§ Short exercise
Return the first line, the line containing "are in millimetres.", and every line between them, exactly as they stand.

§ Recorded data
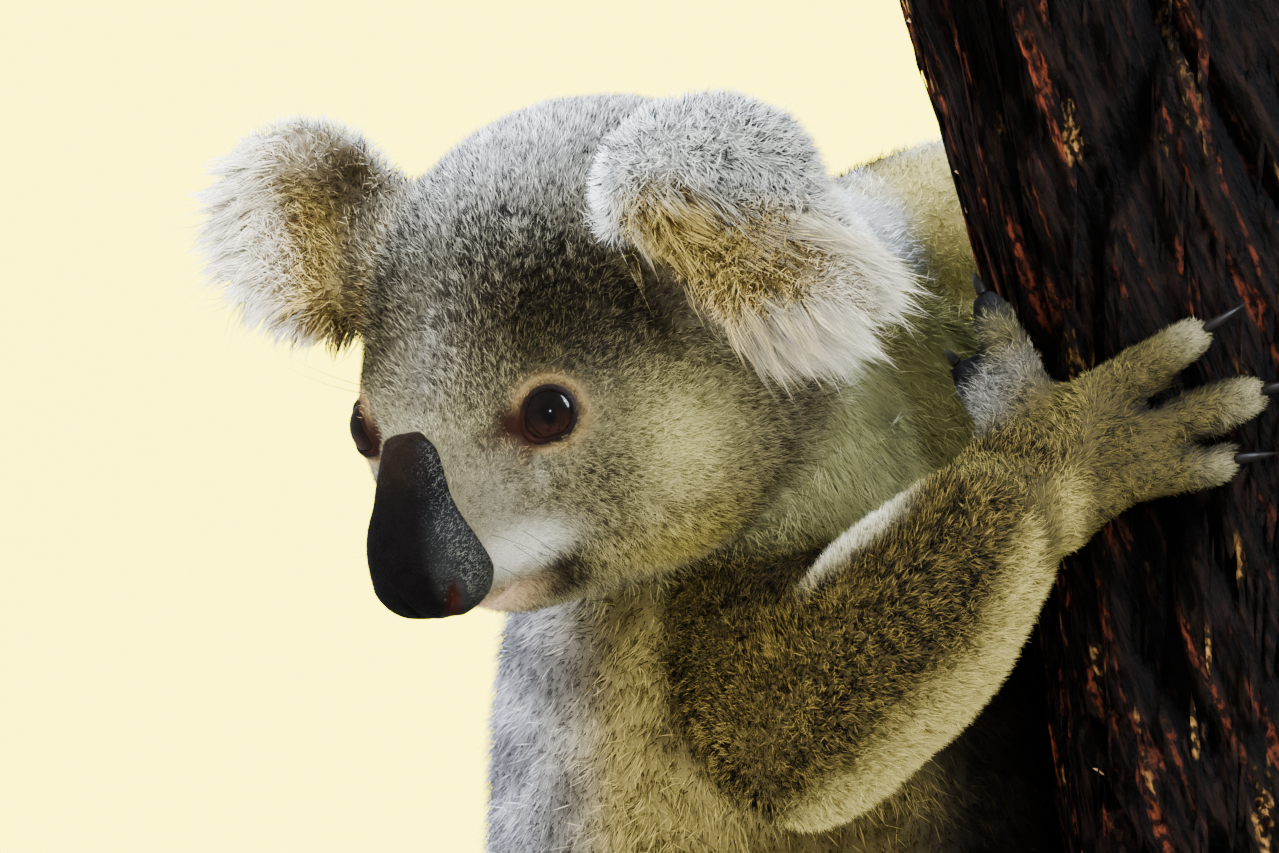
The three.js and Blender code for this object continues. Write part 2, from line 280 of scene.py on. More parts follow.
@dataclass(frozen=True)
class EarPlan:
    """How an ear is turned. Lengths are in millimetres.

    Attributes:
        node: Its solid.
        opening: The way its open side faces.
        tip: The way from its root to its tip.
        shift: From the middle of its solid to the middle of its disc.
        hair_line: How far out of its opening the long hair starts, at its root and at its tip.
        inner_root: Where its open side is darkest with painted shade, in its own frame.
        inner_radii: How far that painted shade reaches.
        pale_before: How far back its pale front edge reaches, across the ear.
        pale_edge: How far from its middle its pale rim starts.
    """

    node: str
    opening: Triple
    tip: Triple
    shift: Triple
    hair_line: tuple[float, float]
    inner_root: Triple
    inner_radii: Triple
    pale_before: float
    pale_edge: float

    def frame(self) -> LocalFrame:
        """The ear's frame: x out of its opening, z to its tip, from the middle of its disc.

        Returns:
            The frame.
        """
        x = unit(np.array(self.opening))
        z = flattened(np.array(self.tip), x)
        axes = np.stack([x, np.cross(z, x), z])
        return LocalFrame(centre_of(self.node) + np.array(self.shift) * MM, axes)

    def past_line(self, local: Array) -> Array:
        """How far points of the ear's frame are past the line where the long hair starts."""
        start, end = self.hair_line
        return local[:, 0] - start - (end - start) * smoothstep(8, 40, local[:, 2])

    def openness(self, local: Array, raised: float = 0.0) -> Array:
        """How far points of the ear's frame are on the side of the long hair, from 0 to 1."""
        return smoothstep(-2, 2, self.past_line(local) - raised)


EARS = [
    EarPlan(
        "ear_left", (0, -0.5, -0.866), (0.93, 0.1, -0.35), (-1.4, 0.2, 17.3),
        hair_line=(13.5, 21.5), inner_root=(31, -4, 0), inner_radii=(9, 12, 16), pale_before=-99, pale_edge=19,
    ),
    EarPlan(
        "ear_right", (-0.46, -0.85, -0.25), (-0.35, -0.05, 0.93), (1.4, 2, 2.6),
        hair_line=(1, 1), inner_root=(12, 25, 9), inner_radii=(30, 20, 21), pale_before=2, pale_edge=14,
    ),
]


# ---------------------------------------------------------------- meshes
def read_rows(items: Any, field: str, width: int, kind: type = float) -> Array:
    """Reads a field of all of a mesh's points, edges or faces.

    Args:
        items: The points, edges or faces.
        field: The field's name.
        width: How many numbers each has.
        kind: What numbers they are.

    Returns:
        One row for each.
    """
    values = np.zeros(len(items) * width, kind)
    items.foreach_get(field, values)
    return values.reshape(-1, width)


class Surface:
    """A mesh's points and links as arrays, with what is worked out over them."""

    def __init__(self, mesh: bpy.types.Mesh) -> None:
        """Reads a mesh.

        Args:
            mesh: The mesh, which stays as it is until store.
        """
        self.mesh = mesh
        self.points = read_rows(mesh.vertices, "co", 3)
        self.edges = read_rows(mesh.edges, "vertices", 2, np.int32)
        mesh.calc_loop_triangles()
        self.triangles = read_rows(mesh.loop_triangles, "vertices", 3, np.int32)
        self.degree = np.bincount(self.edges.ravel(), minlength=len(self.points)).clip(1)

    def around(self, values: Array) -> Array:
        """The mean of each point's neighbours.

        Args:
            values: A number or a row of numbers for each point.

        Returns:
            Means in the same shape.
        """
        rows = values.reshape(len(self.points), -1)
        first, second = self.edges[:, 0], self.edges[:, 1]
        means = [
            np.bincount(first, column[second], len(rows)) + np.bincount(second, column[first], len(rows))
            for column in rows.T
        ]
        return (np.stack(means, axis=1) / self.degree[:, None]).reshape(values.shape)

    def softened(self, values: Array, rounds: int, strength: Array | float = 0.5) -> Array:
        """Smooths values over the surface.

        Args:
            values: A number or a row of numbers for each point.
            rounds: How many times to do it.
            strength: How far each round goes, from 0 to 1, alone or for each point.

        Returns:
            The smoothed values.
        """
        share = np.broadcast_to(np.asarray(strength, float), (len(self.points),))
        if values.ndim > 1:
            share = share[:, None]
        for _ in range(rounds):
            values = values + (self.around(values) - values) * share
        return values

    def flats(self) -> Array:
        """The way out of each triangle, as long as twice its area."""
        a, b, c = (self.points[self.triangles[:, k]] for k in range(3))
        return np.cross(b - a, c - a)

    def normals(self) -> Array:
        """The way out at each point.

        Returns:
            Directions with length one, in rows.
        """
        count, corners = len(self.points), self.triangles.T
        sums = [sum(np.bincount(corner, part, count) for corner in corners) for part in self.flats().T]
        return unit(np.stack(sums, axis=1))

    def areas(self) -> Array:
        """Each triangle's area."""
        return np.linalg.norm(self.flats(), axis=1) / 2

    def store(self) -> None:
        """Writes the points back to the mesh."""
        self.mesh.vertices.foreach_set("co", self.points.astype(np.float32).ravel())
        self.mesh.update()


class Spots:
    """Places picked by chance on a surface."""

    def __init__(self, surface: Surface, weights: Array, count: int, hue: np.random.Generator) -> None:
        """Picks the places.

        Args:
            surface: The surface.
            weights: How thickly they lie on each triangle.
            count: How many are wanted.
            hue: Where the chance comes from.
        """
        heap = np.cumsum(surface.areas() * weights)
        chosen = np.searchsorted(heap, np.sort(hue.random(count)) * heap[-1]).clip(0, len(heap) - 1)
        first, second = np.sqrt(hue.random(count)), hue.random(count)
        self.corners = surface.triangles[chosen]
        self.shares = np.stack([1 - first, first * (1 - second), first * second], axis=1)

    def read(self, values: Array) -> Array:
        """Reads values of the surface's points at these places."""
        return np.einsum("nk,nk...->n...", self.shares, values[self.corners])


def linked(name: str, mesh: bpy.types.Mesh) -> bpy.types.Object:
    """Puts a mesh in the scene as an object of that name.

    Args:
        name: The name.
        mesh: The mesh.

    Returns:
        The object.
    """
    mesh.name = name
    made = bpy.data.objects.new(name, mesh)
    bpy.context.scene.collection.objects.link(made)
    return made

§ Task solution
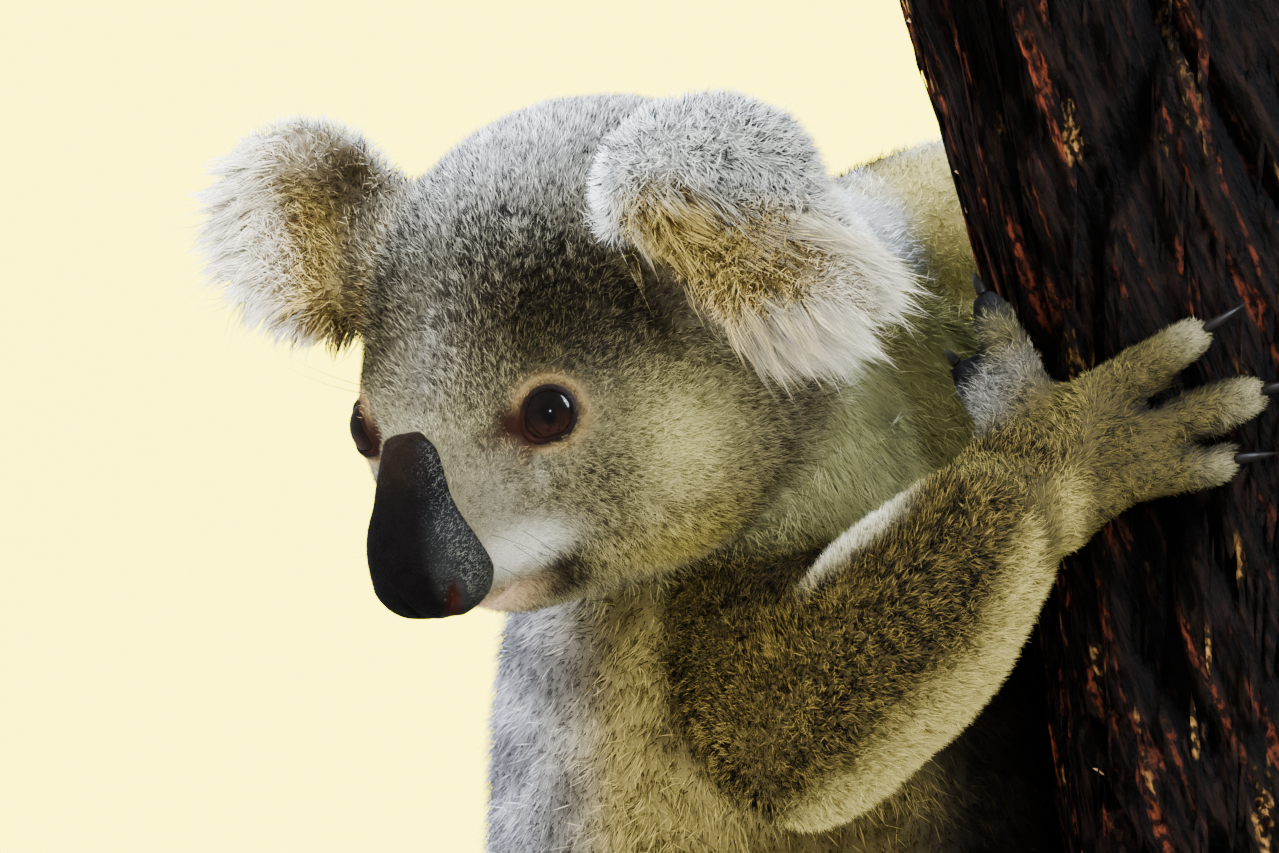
The three.js and Blender code for this object continues. Write part 2, from line 280 of scene.py on. More parts follow.
@dataclass(frozen=True)
class EarPlan:
    """How an ear is turned. Lengths are in millimetres.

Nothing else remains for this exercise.